Optimization of load capacity in microgrids (SmartGrid) using linear programming

Authors

  • Adriano Ramírez-Galeano Universidad Nacional de Chimborazo
  • Miguel Alfonso Flores-Sánchez Escuela Politécnica Nacional https://orcid.org/0000-0002-7742-1247

DOI:

https://doi.org/10.51247/st.v9iS1.731

Keywords:

energy optimization, Pyomo, mixed-integer linear programming, microgrids, renewable energy, battery storage.

Abstract

This work presents the design, formulation, and implementation of an energy optimization model based on mixed-integer linear programming, applied to the annual operation of a residential microgrid with photovoltaic generation, battery energy storage, and grid connection. The proposed methodology is grounded in the mathematical formulation of an hourly energy dispatch problem, incorporating technical constraints related to energy balance, battery state-of-charge dynamics, power limits, and the non-simultaneity of charging and discharging processes.
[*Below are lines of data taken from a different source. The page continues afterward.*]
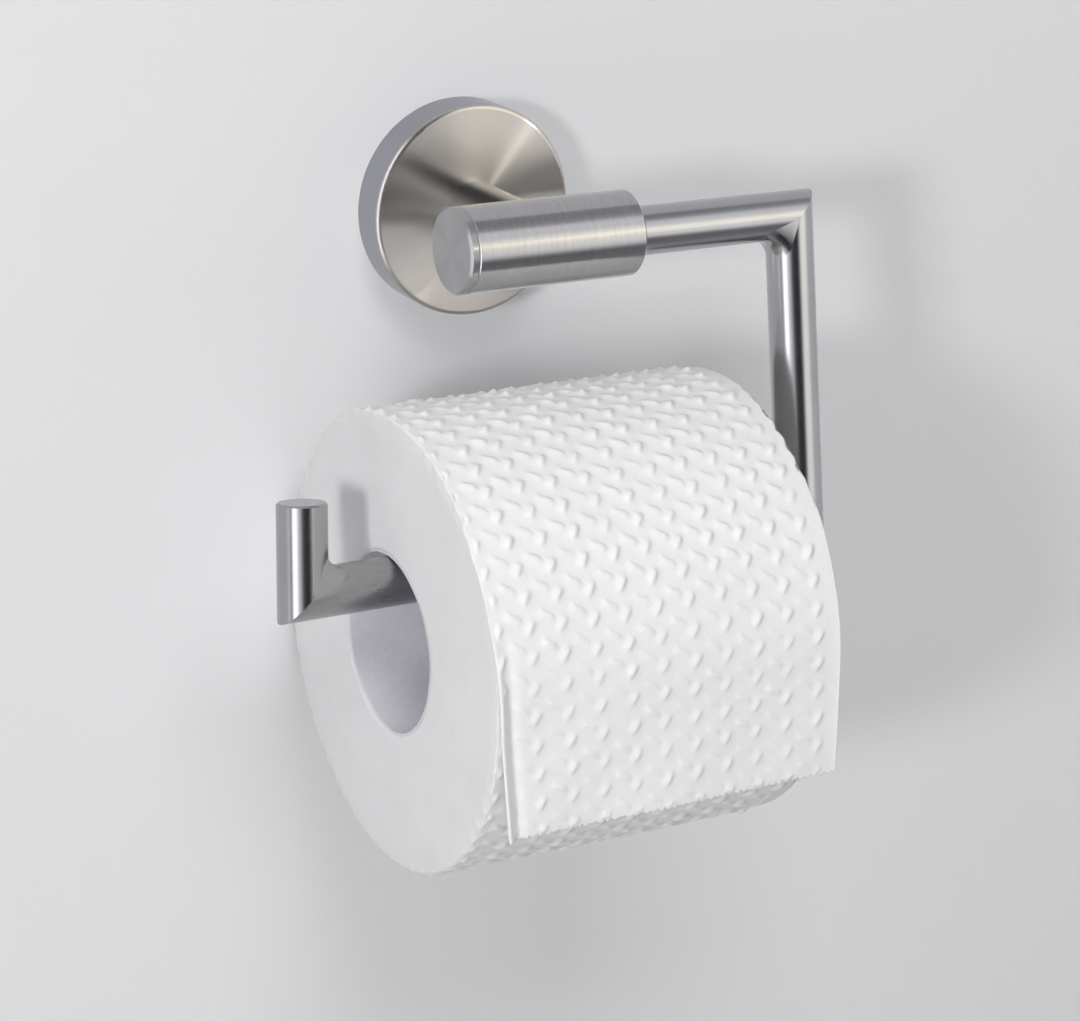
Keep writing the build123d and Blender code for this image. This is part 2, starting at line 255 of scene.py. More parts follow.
# ---------------------------------------------------------------- stage
PAINTED_SHADE_BEHIND_ROLL = 0.92  # painted shade: how far the level that the steel mirrors falls off behind the roll


def one_way(name, base, glow, mirrored, held_back):
    """Plain pale surface that shows only from its front, with a little even light of its own.

    mirrored is the level that the steel reflects, and glow its own light as the eye sees it.
    held_back is the share of all its light that it doesn't throw on its surroundings.
    """
    m, t = material(name)
    point = t.node("ShaderNodeNewGeometry", out="Position")
    colour = t.mix(t.noise(point, 3.0, 2.0), base, tuple(c * 0.985 for c in base))
    front = t.principled(Base_Color=colour, Roughness=0.6, Specular_IOR_Level=0.2,
                         Emission_Color=(0.97, 0.98, 1.0), Emission_Strength=glow)
    px, _, pz = t.split(point)
    # Painted shade: the level that the steel mirrors is darker on the wall behind and below the
    # roll
    painted_shade_near_roll = t.math("MULTIPLY", t.span(pz, -0.025, -0.06, 0.0, 1.0),
                       t.span(px, -0.10, -0.03, 0.0, 1.0))
    level = t.span(painted_shade_near_roll, 0.0, 1.0, mirrored, mirrored * PAINTED_SHADE_BEHIND_ROLL)
    reflected = t.node("ShaderNodeEmission", {"Color": (0.97, 0.97, 1.03), "Strength": level})
    glossy_ray = t.node("ShaderNodeLightPath", out="Is Glossy Ray")
    diffuse_ray = t.node("ShaderNodeLightPath", out="Is Diffuse Ray")
    dark = t.node("ShaderNodeEmission", {"Strength": 0.0})
    lit = t.node("ShaderNodeMixShader",
                 {0: t.math("MULTIPLY", diffuse_ray, held_back), 1: front, 2: dark})
    shown = t.node("ShaderNodeMixShader", {0: glossy_ray, 1: lit, 2: reflected})
    clear = t.node("ShaderNodeBsdfTransparent")
    back_side = t.node("ShaderNodeNewGeometry", out="Backfacing")
    t.finish(t.node("ShaderNodeMixShader", {0: back_side, 1: shown, 2: clear}))
    return m


def mesh_object(name, verts, faces, mats, index=None):
    """Smooth-shaded mesh of quads. index gives each face's material."""
    mesh = bpy.data.meshes.new(name)
    verts = np.asarray(verts, np.float32).reshape(-1, 3)
    faces = np.asarray(faces, np.int32).reshape(-1, 4)
    mesh.vertices.add(len(verts))
    mesh.vertices.foreach_set("co", verts.ravel())
    mesh.loops.add(faces.size)
    mesh.loops.foreach_set("vertex_index", faces.ravel())
    mesh.polygons.add(len(faces))
    mesh.polygons.foreach_set("loop_start", np.arange(0, faces.size, 4, dtype=np.int32))
    if index is not None:
        mesh.polygons.foreach_set("material_index", np.asarray(index, np.int32))
    mesh.update(calc_edges=True)
    mesh.validate()
    mesh.polygons.foreach_set("use_smooth", np.full(len(mesh.polygons), True))
    for m in mats:
        mesh.materials.append(m)
    obj = bpy.data.objects.new(name, mesh)
    scene.collection.objects.link(obj)
    return obj


WALL_Y = 0.00005
FLOOR_Z = -0.42
FAR = 3.0
wall = mesh_object(
    "stage_wall",
    [(-FAR, WALL_Y, -FAR), (FAR, WALL_Y, -FAR), (FAR, WALL_Y, FAR), (-FAR, WALL_Y, FAR)],
    [(0, 1, 2, 3)],
    [one_way("wall_paint", (0.66, 0.663, 0.675), glow=0.145, mirrored=0.70, held_back=0.55)],
)
floor = mesh_object(
    "stage_floor",
    [(-FAR, -FAR, FLOOR_Z), (FAR, -FAR, FLOOR_Z), (FAR, FAR, FLOOR_Z), (-FAR, FAR, FLOOR_Z)],
    [(0, 1, 2, 3)],
    [one_way("floor_paint", (0.64, 0.64, 0.635), glow=0.0, mirrored=0.50, held_back=0.0)],
)
# The steel mirrors the room's lower half, painted by angle above, in place of the floor
floor.visible_glossy = False

# ---------------------------------------------------------------- steel
# In all materials a noise's scale is in waves per metre, and a bump's distance in metres
BARREL_CENTRE = (0.0, -0.047, 0.0)  # on the line that the barrel and upper rod lie on
RIM_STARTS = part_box("rosette")[0].y + 0.0005  # just behind the rosette's front
RIM_FADE = 0.0006


def object_point(t):
    return t.node("ShaderNodeTexCoord", out="Object")


def to_world(t, v):
    return t.node("ShaderNodeVectorTransform", {0: v}, vector_type="VECTOR",
                  convert_from="OBJECT", convert_to="WORLD")


def brushed(name, colour, axis, centre, roughness, groove, aniso, streaks, rim=None):
    """Steel brushed in circles around an axis through a centre, its rim in a duller, bluer colour:
    a painted reflection of the wall.
    """
    m, t = material(name)
    p = t.vec("SUBTRACT", object_point(t), centre)
    along = t.vec("DOT_PRODUCT", p, axis, out="Value")
    off = t.vec("SUBTRACT", p, t.vec("SCALE", axis, scale=along))
    radius = t.vec("LENGTH", off, out="Value")
    round_about = t.vec("NORMALIZE", off)
    lines = t.vec("CROSS_PRODUCT", axis, round_about)
    # Fine grooves: quick across the brushing, slow along it
    across = t.join(t.math("ADD", along, t.math("MULTIPLY", radius, 1.7)), 0.0, 0.0)
    grain_at = t.vec("ADD", across, t.vec("SCALE", round_about, scale=0.0016))
    fine = t.noise(grain_at, 5200.0, 2.0, 0.6)
    coarse = t.noise(grain_at, 1500.0, 3.0, 0.6)
    bands = t.noise(grain_at, 900.0, 2.0, 0.5)
    cloud = t.noise(object_point(t), 90.0, 4.0, 0.6)
    grain = t.math("ADD", t.math("MULTIPLY", fine, 0.55), t.math("MULTIPLY", coarse, 0.45))
    streaky = t.span(grain, 0.3, 0.7, roughness * (1 - streaks), roughness * (1 + streaks))
    cloudy = t.math("MULTIPLY", t.math("SUBTRACT", cloud, 0.5), 0.03)
    rough = t.math("ADD", streaky, cloudy, clamp=True)
    tone = t.span(t.math("ADD", t.math("MULTIPLY", grain, 0.7), t.math("MULTIPLY", bands, 0.3)),
                  0.3, 0.7, 1.0 - streaks, 1.0 + streaks)
    # The rim's darker, bluer colour is a painted reflection of the pale blue-grey wall
    if rim:
        on_rim = t.span(along, RIM_STARTS, RIM_STARTS + RIM_FADE, 0.0, 1.0)
        colour = t.mix(on_rim, colour, rim)
    base = t.vec("SCALE", colour, scale=tone)
    normal = t.bump(grain, groove, 0.00004)
    surface_normal = t.node("ShaderNodeNewGeometry", out="Normal")
    tangent = t.vec("NORMALIZE", t.vec("CROSS_PRODUCT", to_world(t, lines), surface_normal))
    t.finish(t.principled(Base_Color=base, Metallic=1.0, Roughness=rough, Anisotropic=aniso,
                          Tangent=tangent, Normal=normal))
    return m


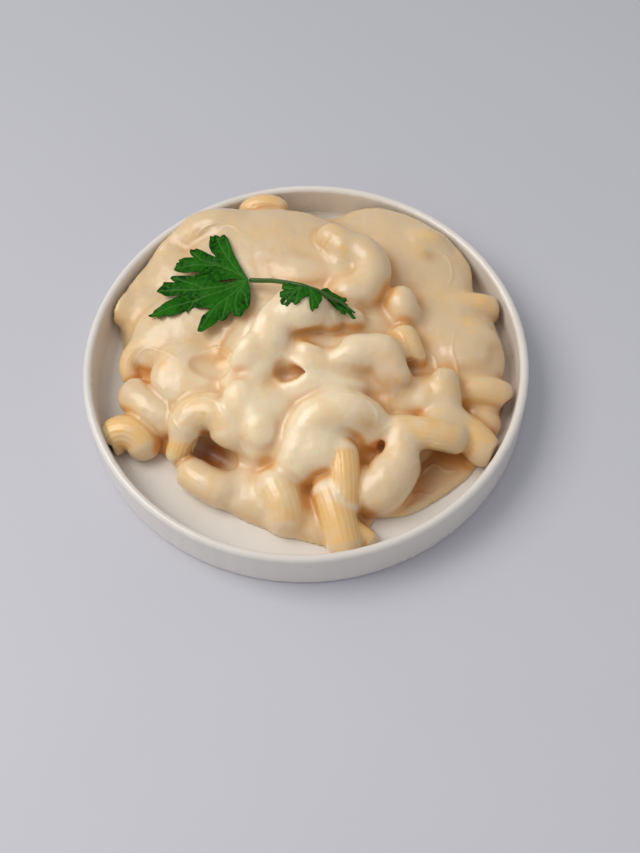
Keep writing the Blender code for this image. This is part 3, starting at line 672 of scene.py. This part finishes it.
def line_distance(points, line):
    """Distance from each point to a line of joined segments, and the share along it."""
    best = np.full(len(points), 1e9)
    share = np.zeros(len(points))
    line = np.array(line, float)
    for i, (a, b) in enumerate(zip(line, line[1:])):
        t = np.clip(((points - a) @ (b - a)) / ((b - a) @ (b - a) + 1e-12), 0, 1)
        away = np.linalg.norm(points - a - t[:, None] * (b - a), axis=1)
        closer = away < best
        best[closer] = away[closer]
        share[closer] = (i + t[closer]) / (len(line) - 1)
    return best, share


def outline_distance(points, outline):
    """Signed distance to a closed outline, below zero inside it."""
    ring = np.array(outline + outline[:1], float)
    away = line_distance(points, ring)[0]
    inside = np.zeros(len(points), bool)
    for a, b in zip(ring, ring[1:]):
        crosses = (a[1] > points[:, 1]) != (b[1] > points[:, 1])
        at = (b[0] - a[0]) * (points[:, 1] - a[1]) / (b[1] - a[1] + 1e-12) + a[0]
        inside ^= crosses & (points[:, 0] < at)
    return np.where(inside, -away, away)


def side_veins(line, spacing, length):
    """Branches off a vein, leaning forward, to both sides in turn."""
    line = np.array(line, float)
    branches = []
    for i, (a, b) in enumerate(zip(line, line[1:])):
        run = np.linalg.norm(b - a)
        ahead = (b - a) / run
        for step in np.arange(spacing / 2, run, spacing):
            for side in (-1, 1):
                lean = side * math.radians(42)
                way = np.array((ahead[0] * math.cos(lean) - ahead[1] * math.sin(lean),
                                ahead[0] * math.sin(lean) + ahead[1] * math.cos(lean)))
                start = a + ahead * (step + side * spacing / 4)
                branches.append((tuple(start), tuple(start + way * length)))
    return branches


def blur(values, rounds):
    for _ in range(rounds):
        padded = np.pad(values, 1, mode="edge")
        values = (padded[:-2, 1:-1] + padded[2:, 1:-1] + padded[1:-1, :-2]
                  + padded[1:-1, 2:] + 2 * values) / 6
    return values


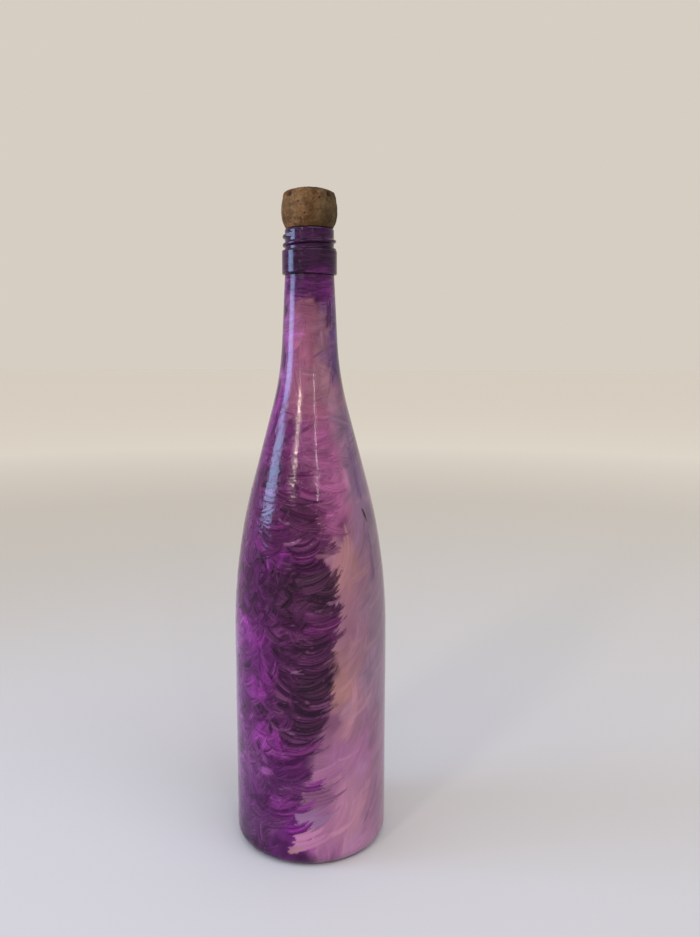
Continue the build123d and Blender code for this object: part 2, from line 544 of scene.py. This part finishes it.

The model was implemented using the open-source Pyomo environment within Python, together with a freely available linear solver, ensuring reproducibility and adaptability to different contexts. To assess the performance of the proposed approach, the obtained results were compared with those of an annual heuristic strategy based on sequential dispatch rules. The results show that the mathematical programming model achieves an annual operating cost reduction of between 2% and 3%, significantly increases the utilization of photovoltaic energy, and reduces grid energy purchases by 30% to 40%, while maintaining 100% demand coverage in all cases. The study confirms the feasibility and potential of mathematical optimization techniques as decision-support tools for the efficient and sustainable management of residential microgrids.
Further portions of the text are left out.